TASK DETAILS: The listing below holds a line with "shapes[node] = shape" and a later line with "return (one(red), one(green), one(blue), 1.0)". Write out those two lines and every line between them, exactly, and nothing else.

* Start SOURCE DATA *

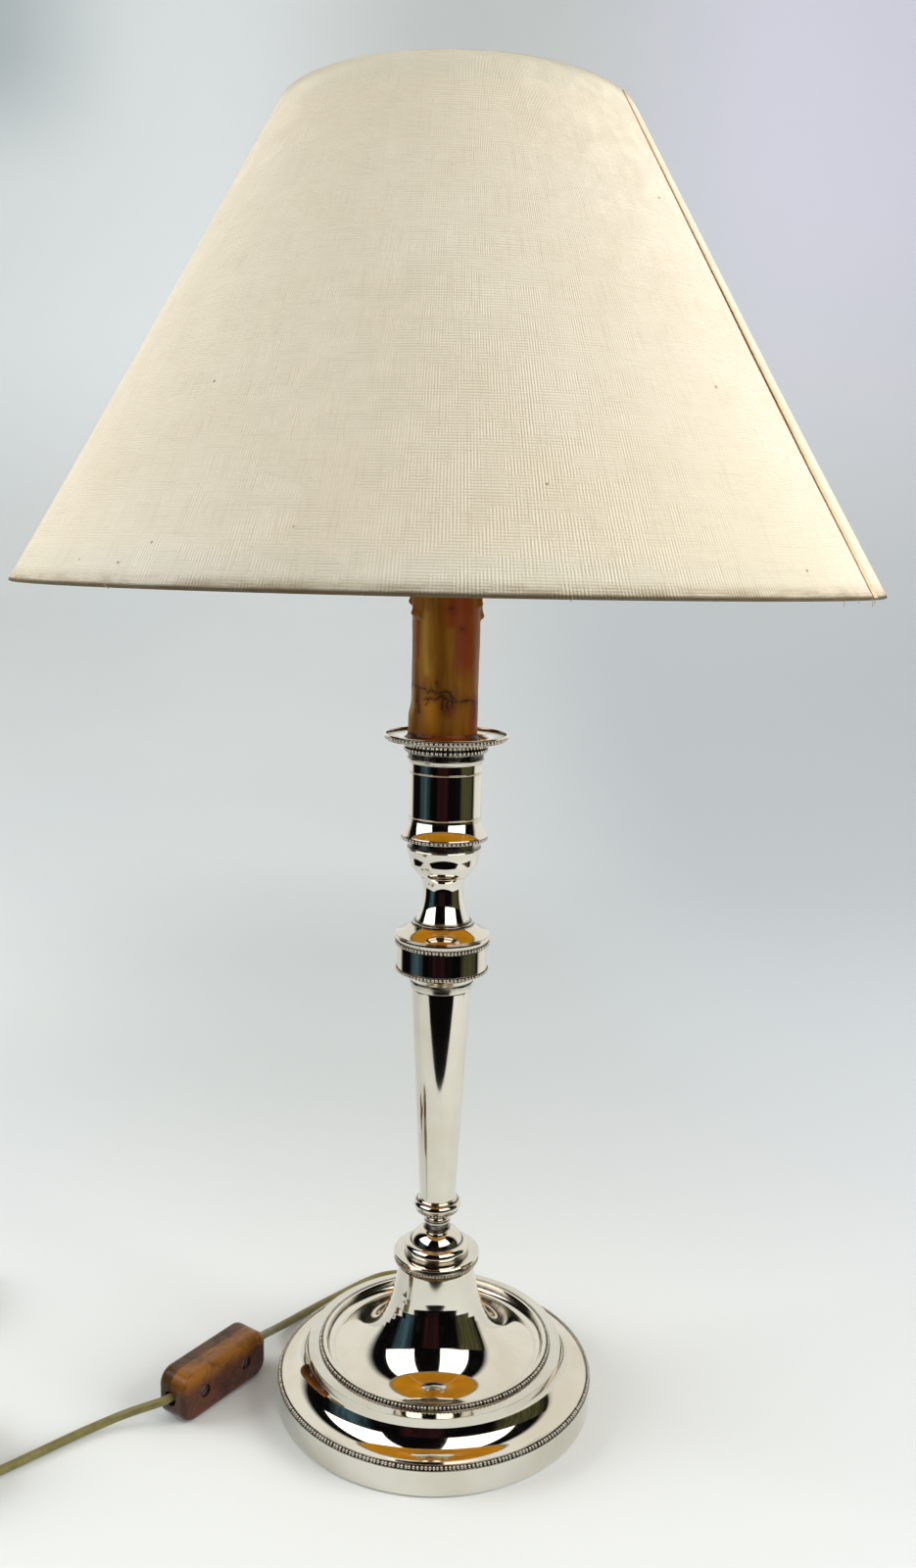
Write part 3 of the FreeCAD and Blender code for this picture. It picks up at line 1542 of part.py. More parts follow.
def make_cord_tie():
    """A flat tie round the coil's bundle of turns, in one upright plane."""
    per_turn = 2 * S.cord_radius + S.coil_gap
    inside_w = per_turn * S.coil_turns + 2 * S.cord_radius + 2 * S.tie_gap
    inside_h = per_turn * (COIL_LAYERS - 1) + 2 * S.cord_radius + 2 * S.tie_gap
    band = S.tie_thickness
    corner = S.cord_radius + S.tie_gap
    body = new_body("cord_tie")
    sketch = new_sketch(body, "cord_tie_outline", "XZ_Plane")
    draw_outline(
        sketch, rounded_corners(inside_w + band * 2, inside_h + band * 2, corner + band)
    )
    draw_outline(sketch, rounded_corners(inside_w, inside_h, corner))
    pad = padded_out(body, sketch, "cord_tie_band", S.tie_width)
    pad.Midplane = True
    centre = coil_point(0.0) + flat_way(S.coil_heading.value - 90) * S.coil_radius.value
    reach = S.coil_radius.value - per_turn.value * S.coil_turns.value / 2
    spot = centre + flat_way(S.tie_angle.value) * reach
    body.Placement = FreeCAD.Placement(
        FreeCAD.Vector(spot.x, spot.y, inside_h.value / 2 + band.value),
        FreeCAD.Rotation(FreeCAD.Vector(0, 0, 1), S.tie_angle.value),
    )


# ---------------------------------------------------------------- switch

# The switch's own frame: X along the cord, Y up when it stands on its narrow side, and Z out
# through the face with the screws. The seam between the halves is at Z = 0.
z_axis_out = FreeCAD.Rotation(FreeCAD.Vector(0, 0, 1), S.switch_heading.value).multiply(
    FreeCAD.Rotation(FreeCAD.Vector(1, 0, 0), 90)
)


def place_in_switch(thing, x=0.0, y=0.0, z=0.0, own=None):
    """Puts a piece that is modelled in the switch's frame where the switch lies."""
    base = FreeCAD.Placement(
        FreeCAD.Vector(S.switch_x.value, S.switch_y.value, S.switch_width.value / 2), z_axis_out
    )
    local = FreeCAD.Placement(FreeCAD.Vector(x, y, z), own or FreeCAD.Rotation())
    thing.Placement = base.multiply(local)


def switch_half(label, depth, reverse):
    """A hollow half of the switch with two screw posts and half of the cord's channel."""
    side = -1 if reverse else 1
    body = new_body(label)
    sketch = new_sketch(body, f"{label}_outline", "XY_Plane")
    draw_outline(sketch, rounded_corners(S.switch_length, S.switch_width, S.switch_corner))
    pad = padded_out(body, sketch, f"{label}_block", depth, reverse)
    doc.recompute()
    face_z = side * depth.value
    rims = [
        f"Edge{number}"
        for number, edge in enumerate(pad.Shape.Edges, start=1)
        if all(abs(vertex.Z - face_z) < 1e-6 for vertex in edge.Vertexes)
    ]
    edge = body.newObject("PartDesign::Fillet", f"{label}_edge")
    edge.Base = (pad, rims)
    edge.Radius = S.switch_edge.value
    edge.setExpression("Radius", S.switch_edge.text)
    doc.recompute()
    hollow = new_sketch(body, f"{label}_hollow_outline", "XY_Plane")
    wall = S.switch_wall
    draw_outline(
        hollow,
        rounded_corners(
            S.switch_length - wall * 2, S.switch_width - wall * 2, S.switch_corner - wall
        ),
    )
    for way in (-1, 1):
        draw_circle(hollow, S.screw_spacing * (0.5 * way), 0, S.switch_boss)
    inside = FreeCAD.Vector(0, 0, side * (depth.value - wall.value) / 2)
    cut_in(body, hollow, f"{label}_hollow", depth - wall, inside)
    for way in (-1, 1):
        name = f"{label}_entry_{'near' if way < 0 else 'far'}"
        entry = new_sketch(body, f"{name}_outline", "YZ_Plane")
        end = S.switch_length * (0.5 * way)
        entry.AttachmentOffset = FreeCAD.Placement(
            FreeCAD.Vector(0, 0, end.value), FreeCAD.Rotation()
        )
        entry.setExpression("AttachmentOffset.Base.z", end.text)
        draw_circle(entry, 0, 0, S.switch_entry)
        skin = FreeCAD.Vector(end.value - way * wall.value / 2, 0, side * 0.5)
        cut_in(body, entry, name, wall * 1.5, skin)
    return body


def make_switch():
    front = switch_half("switch_front", S.switch_front, False)
    face = S.switch_front
    holes = new_sketch(front, "screw_holes_outline", "XY_Plane")
    for way in (-1, 1):
        draw_circle(holes, S.screw_spacing * (0.5 * way), 0, S.screw_radius + S.screw_gap)
    post = FreeCAD.Vector(S.screw_spacing.value / 2, 0, face.value / 2)
    cut_in(front, holes, "screw_holes", face + 1, post)
    sinks = new_sketch(front, "screw_sinks_outline", "XY_Plane")
    sinks.AttachmentOffset = FreeCAD.Placement(
        FreeCAD.Vector(0, 0, face.value - S.screw_sink.value), FreeCAD.Rotation()
    )
    sinks.setExpression("AttachmentOffset.Base.z", (face - S.screw_sink).text)
    for way in (-1, 1):
        draw_circle(
            sinks, S.screw_spacing * (0.5 * way), 0, S.screw_head_radius + S.screw_gap * 2
        )
    rim = S.screw_radius.value + 0.6
    shoulder = FreeCAD.Vector(
        S.screw_spacing.value / 2 + rim, 0, face.value - S.screw_sink.value / 2
    )
    cut_in(front, sinks, "screw_sinks", S.screw_sink + 1, shoulder)
    place_in_switch(front)

    back = switch_half("switch_back", S.switch_back, True)
    pilots = new_sketch(back, "pilot_holes_outline", "XY_Plane")
    for way in (-1, 1):
        draw_circle(pilots, S.screw_spacing * (0.5 * way), 0, S.screw_radius + S.thread_gap)
    depth = S.switch_back - S.switch_wall
    post = FreeCAD.Vector(S.screw_spacing.value / 2, 0, -depth.value / 2)
    cut_in(back, pilots, "pilot_holes", depth, post)
    window = new_sketch(back, "window_outline", "XY_Plane")
    half_x = S.rocker_half_length + S.window_end_gap
    half_y = S.rocker_width / 2 + S.window_side_gap
    draw_outline(
        window,
        [
            (0 - half_x, 0 - half_y),
            (half_x, 0 - half_y),
            (half_x, half_y),
            (0 - half_x, half_y),
        ],
    )
    skin = FreeCAD.Vector(0, 0, S.switch_wall.value / 2 - S.switch_back.value)
    cut_in(back, window, "window", S.switch_back + 1, skin)
    place_in_switch(back)
    make_rocker()
    make_switch_screws(depth)
    make_switch_contacts()


def make_rocker():
    """The rocker, modelled about its pin with its crown towards +Z, pressed at one end."""
    rocker = new_body("switch_rocker")
    sketch = new_sketch(rocker, "rocker_outline", "XZ_Plane")
    end = S.rocker_half_length
    draw_outline(
        sketch,
        [
            (0 - end, S.rocker_crown),
            (0.8 - end, 0.6),
            (-3.0, 0 - S.rocker_depth),
            (3.0, 0 - S.rocker_depth),
            (end - 0.8, 0.6),
            (end, S.rocker_crown, -2.0),
            (0, S.rocker_dip, -2.0),
        ],
    )
    draw_circle(sketch, 0, 0, S.pin_radius + S.pin_clearance)
    pad = padded_out(rocker, sketch, "rocker_block", S.rocker_width)
    pad.Midplane = True
    doc.recompute()
    pin_z = S.rocker_pin_depth.value - S.switch_back.value
    tilt = FreeCAD.Rotation(FreeCAD.Vector(0, 1, 0), S.rocker_tilt.value)
    flip = FreeCAD.Rotation(FreeCAD.Vector(1, 0, 0), 180)
    place_in_switch(rocker, z=pin_z, own=tilt.multiply(flip))
    pin_length = S.switch_width - S.switch_wall * 2 - S.screw_gap * 2
    pin = helper("Part::Cylinder", "rocker_pin", Radius=S.pin_radius, Height=pin_length)
    pin.Label = "rocker_pin"
    along = FreeCAD.Rotation(FreeCAD.Vector(1, 0, 0), -90)
    place_in_switch(pin, y=-pin_length.value / 2, z=pin_z, own=along)


def make_switch_screws(pilot_depth):
    seat = S.switch_front - S.screw_sink
    length = seat + pilot_depth - S.screw_gap * 3
    screws = []
    for count, way in enumerate((-1, 1), start=1):
        shank = helper(
            "Part::Cylinder", f"screw_shank_{count}", Radius=S.screw_radius, Height=length
        )
        head = helper(
            "Part::Cylinder",
            f"screw_head_{count}",
            Radius=S.screw_head_radius,
            Height=S.screw_head_height,
        )
        place(head, 0, 0, length)
        slot = helper(
            "Part::Box",
            f"screw_slot_{count}",
            Length=S.screw_head_radius * 2 + 1,
            Width=S.screw_slot,
            Height=S.screw_slot_depth + 1,
        )
        place(
            slot,
            0 - S.screw_head_radius - 0.5,
            S.screw_slot / -2,
            length + S.screw_head_height - S.screw_slot_depth,
        )
        blank = grouped(f"screw_blank_{count}", [shank, head])
        screw = doc.addObject("Part::Cut", f"screw_{count}")
        screw.Base = blank
        screw.Tool = slot
        own = FreeCAD.Rotation(FreeCAD.Vector(0, 0, 1), 35 * count)
        z = seat.value - length.value
        place_in_switch(screw, way * S.screw_spacing.value / 2, 0, z, own)
        screws.append(screw)
    grouped("switch_screws", screws)


def make_switch_contacts():
    """Four terminals on the front half's floor, clear of the posts and the cord."""
    size = S.terminal_block
    length = S.terminal_block_length
    blocks = []
    for count in range(4):
        block = helper(
            "Part::Box", f"terminal_{count + 1}", Length=length, Width=size, Height=size
        )
        x = (0.8 if count % 2 else -0.8 - length.value)
        y = (3.2 if count // 2 else -3.2 - size.value)
        place_in_switch(block, x, y, S.switch_front.value - S.switch_wall.value - size.value)
        blocks.append(block)
    grouped("switch_contacts", blocks)


# ---------------------------------------------------------------- plug


def make_plug():
    """A flat two-pin plug. Its X axis points from the cord to the pins."""
    turn = FreeCAD.Rotation(FreeCAD.Vector(0, 0, 1), S.plug_heading.value)
    way = flat_way(S.plug_heading.value)
    body = new_body("plug_body")
    sketch = new_sketch(body, "plug_outline", "XY_Plane")
    rear = S.plug_rear / 2
    front = S.plug_front / 2
    draw_outline(
        sketch,
        [
            (0, 0 - rear),
            (S.plug_length * 0.45, 0 - front),
            (S.plug_length, 0 - front),
            (S.plug_length, front),
            (S.plug_length * 0.45, front),
            (0, rear),
        ],
    )
    pad = padded_out(body, sketch, "plug_block", S.plug_height)
    doc.recompute()
    edges = [
        f"Edge{number}"
        for number, edge in enumerate(pad.Shape.Edges, start=1)
        if edge.BoundBox.XMax < S.plug_length.value - 0.01 or edge.BoundBox.XLength > 1
    ]
    rounding = body.newObject("PartDesign::Fillet", "plug_rounding")
    rounding.Base = (pad, edges)
    rounding.Radius = S.plug_edge.value
    rounding.setExpression("Radius", S.plug_edge.text)
    place(body, S.plug_x, S.plug_y, 0, turn)

    nose_turn = FreeCAD.Rotation(FreeCAD.Vector(0, 0, 1), way * -1)
    bore = S.cord_radius + S.cord_clearance
    turned(
        "plug_sleeve",
        [
            (bore, 0),
            (S.plug_sleeve_radius, 0),
            (S.plug_sleeve_tip, S.plug_sleeve),
            (0, S.plug_sleeve),
            (0, S.plug_sleeve - 1.0),
            (bore, S.plug_sleeve - 1.0),
        ],
        S.plug_height / 2,
        S.plug_x,
        S.plug_y,
        nose_turn,
    )
    pins = []
    for side in (-1, 1):
        pin = helper(
            "Part::Cylinder",
            "pin_left" if side < 0 else "pin_right",
            Radius=S.plug_pin_radius,
            Height=S.plug_pin_length,
        )
        local = FreeCAD.Vector(S.plug_length.value, side * S.plug_pin_spacing.value / 2, 0)
        spot = turn.multVec(local)
        rotation = FreeCAD.Rotation(FreeCAD.Vector(0, 0, 1), way)
        place(pin, S.plug_x + spot.x, S.plug_y + spot.y, S.plug_height / 2, rotation)
        pins.append(pin)
    grouped("plug_pins", pins)


make_foot()
make_cable_bush()
make_clamp()
make_lower_stem()
make_drum()
make_upper_stem()
make_drip_pan()
make_candle()
make_lampholder()
make_bulb()
make_shade()
make_inner_cable()
make_cords()
make_cord_tie()
make_switch()
make_plug()
doc.recompute()

NODES = """
base_shell outer_bead_ring inner_bead_ring felt_pad bottom_plate base_weight cable_bush
central_tube clamp_washer clamp_nut collar collar_bead_ring lower_vase knop_bead_ring column
drum drum_lower_beads drum_upper_beads waist bowl candle_socket socket_beads
drip_pan pan_lower_beads pan_rim_beads candle_sleeve
holder_cap holder_skirt holder_insert thread_shell centre_contact terminal_screws shade_ring_nut
bulb_contact bulb_insulator bulb_cap bulb_glass bulb_mount filament
shade_cover bottom_hem top_hem bottom_wire_ring top_wire_ring shade_fitter
inner_cable cord_lead cord_run cord_coil cord_tail cord_tie
switch_front switch_back switch_rocker rocker_pin switch_screws switch_contacts
plug_body plug_sleeve plug_pins
""".split()

faults = [
    f"{thing.Name}: {thing.State}"
    for thing in doc.Objects
    if "Invalid" in thing.State or "Error" in thing.State
]
shapes = {}
for node in NODES:
    shape = doc.getObjectsByLabel(node)[0].Shape
    if shape.isNull() or not shape.isValid() or not shape.Solids:
        faults.append(f"{node}: no valid solid")
    shapes[node] = shape
if faults:
    raise RuntimeError("; ".join(faults))

os.makedirs("parts", exist_ok=True)
for node, shape in shapes.items():
    shape.exportStep(f"parts/{node}.step")
print(f"{len(shapes)} sub-parts written")
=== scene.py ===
import math
import random

import bpy
from mathutils import Matrix, Vector, noise


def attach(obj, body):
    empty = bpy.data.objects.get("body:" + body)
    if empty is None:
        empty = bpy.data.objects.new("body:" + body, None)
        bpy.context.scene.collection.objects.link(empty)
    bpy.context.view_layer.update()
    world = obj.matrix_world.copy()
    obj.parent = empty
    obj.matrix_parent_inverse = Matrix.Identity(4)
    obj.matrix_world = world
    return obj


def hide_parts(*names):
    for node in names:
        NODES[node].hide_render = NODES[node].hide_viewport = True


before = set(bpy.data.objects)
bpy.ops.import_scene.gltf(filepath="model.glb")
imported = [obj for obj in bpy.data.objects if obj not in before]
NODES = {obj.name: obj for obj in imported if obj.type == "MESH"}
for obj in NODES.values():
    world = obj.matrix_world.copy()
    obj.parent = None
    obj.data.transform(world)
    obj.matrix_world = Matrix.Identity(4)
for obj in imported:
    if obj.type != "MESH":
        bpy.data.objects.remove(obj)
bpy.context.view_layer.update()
MM = 0.001
TAU = 2 * math.pi
scene = bpy.context.scene


def linear(red, green, blue):
    """A colour given as 0 to 255 in sRGB, as linear values with alpha."""

    def one(value):
        value /= 255
        return value / 12.92 if value <= 0.04045 else ((value + 0.055) / 1.055) ** 2.4

    return (one(red), one(green), one(blue), 1.0)


# ---------------------------------------------------------------- camera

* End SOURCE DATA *

SOLUTION FOR THIS EXERCISE:
    shapes[node] = shape
if faults:
    raise RuntimeError("; ".join(faults))

os.makedirs("parts", exist_ok=True)
for node, shape in shapes.items():
    shape.exportStep(f"parts/{node}.step")
print(f"{len(shapes)} sub-parts written")
=== scene.py ===
import math
import random

import bpy
from mathutils import Matrix, Vector, noise


def attach(obj, body):
    empty = bpy.data.objects.get("body:" + body)
    if empty is None:
        empty = bpy.data.objects.new("body:" + body, None)
        bpy.context.scene.collection.objects.link(empty)
    bpy.context.view_layer.update()
    world = obj.matrix_world.copy()
    obj.parent = empty
    obj.matrix_parent_inverse = Matrix.Identity(4)
    obj.matrix_world = world
    return obj


def hide_parts(*names):
    for node in names:
        NODES[node].hide_render = NODES[node].hide_viewport = True


before = set(bpy.data.objects)
bpy.ops.import_scene.gltf(filepath="model.glb")
imported = [obj for obj in bpy.data.objects if obj not in before]
NODES = {obj.name: obj for obj in imported if obj.type == "MESH"}
for obj in NODES.values():
    world = obj.matrix_world.copy()
    obj.parent = None
    obj.data.transform(world)
    obj.matrix_world = Matrix.Identity(4)
for obj in imported:
    if obj.type != "MESH":
        bpy.data.objects.remove(obj)
bpy.context.view_layer.update()
MM = 0.001
TAU = 2 * math.pi
scene = bpy.context.scene


def linear(red, green, blue):
    """A colour given as 0 to 255 in sRGB, as linear values with alpha."""

    def one(value):
        value /= 255
        return value / 12.92 if value <= 0.04045 else ((value + 0.055) / 1.055) ** 2.4

    return (one(red), one(green), one(blue), 1.0)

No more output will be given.